#### GIVEN EXERCISE
Reproduce the section of the listing that begins at the line containing "The FreeCAD and" and finishes at the line containing "handle_z = level". Include both end lines and nothing beyond them.

· · ·

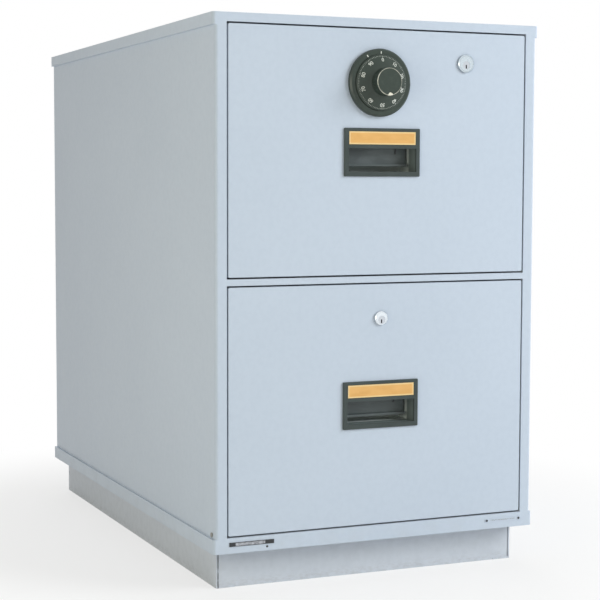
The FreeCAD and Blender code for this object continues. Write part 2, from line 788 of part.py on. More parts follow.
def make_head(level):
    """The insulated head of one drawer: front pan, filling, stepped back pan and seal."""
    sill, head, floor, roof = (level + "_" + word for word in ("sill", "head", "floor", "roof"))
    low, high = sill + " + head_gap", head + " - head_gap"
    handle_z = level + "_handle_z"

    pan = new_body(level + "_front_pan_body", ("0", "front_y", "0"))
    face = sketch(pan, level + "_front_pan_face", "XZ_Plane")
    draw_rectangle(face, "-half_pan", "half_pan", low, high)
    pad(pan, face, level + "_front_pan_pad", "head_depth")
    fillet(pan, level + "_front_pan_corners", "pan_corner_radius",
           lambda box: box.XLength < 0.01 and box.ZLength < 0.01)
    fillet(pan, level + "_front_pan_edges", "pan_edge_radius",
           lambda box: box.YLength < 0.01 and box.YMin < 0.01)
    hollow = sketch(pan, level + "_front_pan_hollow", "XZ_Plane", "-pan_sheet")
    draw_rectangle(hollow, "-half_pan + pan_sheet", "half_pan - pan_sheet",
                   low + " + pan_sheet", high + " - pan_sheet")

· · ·

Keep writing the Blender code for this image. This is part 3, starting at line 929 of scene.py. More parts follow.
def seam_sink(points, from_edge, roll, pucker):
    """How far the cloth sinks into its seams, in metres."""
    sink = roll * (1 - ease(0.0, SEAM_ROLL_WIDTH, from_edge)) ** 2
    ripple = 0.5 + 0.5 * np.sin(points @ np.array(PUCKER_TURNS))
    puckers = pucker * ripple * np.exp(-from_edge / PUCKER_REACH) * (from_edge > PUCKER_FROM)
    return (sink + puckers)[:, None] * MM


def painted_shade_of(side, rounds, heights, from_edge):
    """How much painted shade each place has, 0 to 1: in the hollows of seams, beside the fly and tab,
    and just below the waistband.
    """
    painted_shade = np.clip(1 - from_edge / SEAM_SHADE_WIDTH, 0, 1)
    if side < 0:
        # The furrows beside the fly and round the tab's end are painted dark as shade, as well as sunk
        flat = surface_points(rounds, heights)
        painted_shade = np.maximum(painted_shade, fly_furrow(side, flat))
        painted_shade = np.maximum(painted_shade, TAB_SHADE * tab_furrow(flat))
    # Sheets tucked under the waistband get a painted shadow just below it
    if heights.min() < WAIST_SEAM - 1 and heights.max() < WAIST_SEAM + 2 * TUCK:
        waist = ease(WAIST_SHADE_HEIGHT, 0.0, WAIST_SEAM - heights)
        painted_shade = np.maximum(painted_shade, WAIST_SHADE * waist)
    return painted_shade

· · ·

#### COMPLETE OUTPUT
The FreeCAD and Blender code for this object continues. Write part 2, from line 788 of part.py on. More parts follow.
def make_head(level):
    """The insulated head of one drawer: front pan, filling, stepped back pan and seal."""
    sill, head, floor, roof = (level + "_" + word for word in ("sill", "head", "floor", "roof"))
    low, high = sill + " + head_gap", head + " - head_gap"
    handle_z = level + "_handle_z"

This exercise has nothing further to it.